Nell’incontro di ieri con i giornalisti ha spiegato perché ha voluto chiamarsi Francesco, “l’uomo della povertà, l’uomo della pace, l’uomo che ama e custodisce il creato ... l’uomo povero” e ha esclamato: “come vorrei una chiesa povera e per i poveri!”. La chiesa è sempre stata per i poveri, ma a volte ha confidato nella ricchezza, è stata tentata di confidare nei mezzi e nei privilegi legittimamente acquisiti e riconosciuti dai poteri politici ed economici, poteri sempre mondani. Ma papa Francesco fa risuonare l’idea profetica di p. Yves Congar - “La chiesa dev’essere povera e serva” - così presente nei testi del concilio Vaticano II! Una chiesa povera, una chiesa che è innanzitutto “popolo di Dio”, una chiesa che dialoga con gli uomini senza mondanizzarsi, sempre mantenendo la differenza cristiana.
Papa Francesco nella sua prima omelia ha detto “Quando confessiamo un Cristo senza croce siamo mondani, siamo vescovi, preti, cardinali, papi, ma non discepoli del Signore”. Sono convinto che papa Francesco, accettando il ministero petrino sulle sue spalle, ha accettato il peso della croce. Nessun ingenuo ottimismo, perché noi sappiamo che quando un cristiano rende visibile nella sua vita il segno del Figlio dell’Uomo, la croce, allora scatena le forze avversarie del male che si abbattono su di lui e intorno a lui: è una necessitas, dice il vangelo. Ma è così che il vangelo si mostra operante nella storia!
Già ora cominciano qua e là a sorgere voci che contraddicono i suoi gesti e le sue parole, contestazioni e giudizi indegni di chi si dice cattolico: ma è solo un’epifania di gruppi e fazioni molto eloquenti ed efficaci, che in realtà sono anticristiani nelle parole e nei comportamenti. Prima del conclave ho scritto che se fosse stato eletto un papa “sbagliato” per alcuni e “giusto” per altri, questo non avrebbe costituito una novità nella storia della chiesa.

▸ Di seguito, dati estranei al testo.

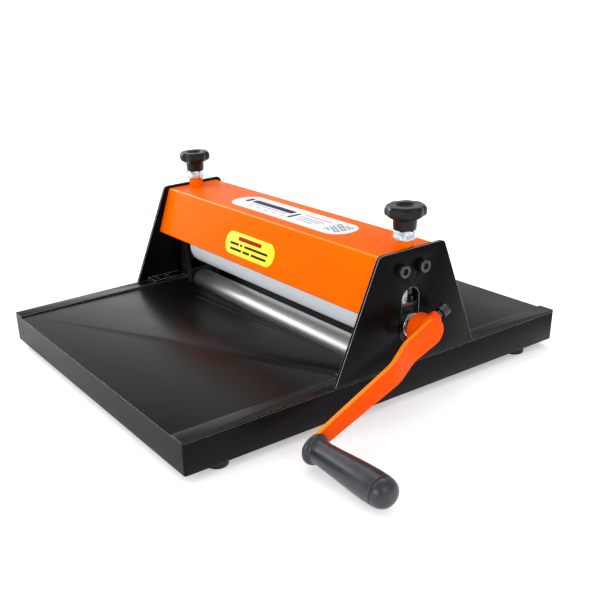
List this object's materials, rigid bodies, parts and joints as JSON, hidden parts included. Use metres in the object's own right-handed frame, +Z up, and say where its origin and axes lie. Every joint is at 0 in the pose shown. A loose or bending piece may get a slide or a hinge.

Un papa eletto legittimamente può causare gioia in alcuni e preoccupazione in altri ma, per tutti, quello è il papa e non ve ne sono altri (sarebbero antipapi!) e a lui deve andare da parte dei cattolici l’obbedienza e il riconoscimento del suo servizio di successore di Pietro. Nella chiesa cattolica questo atteggiamento è essenziale!
Sono andato a trovare questa sera un amico più anziano di me, che mi ha voluto parlare del papa. Quando mi accingevo a congedarmi, salutandomi mi ha detto: “Ce l’avrà dura, povero papa!”. L’eco di queste parole resta in me: accanto alla gioia grande per papa Francesco mi abita anche molta trepidazione.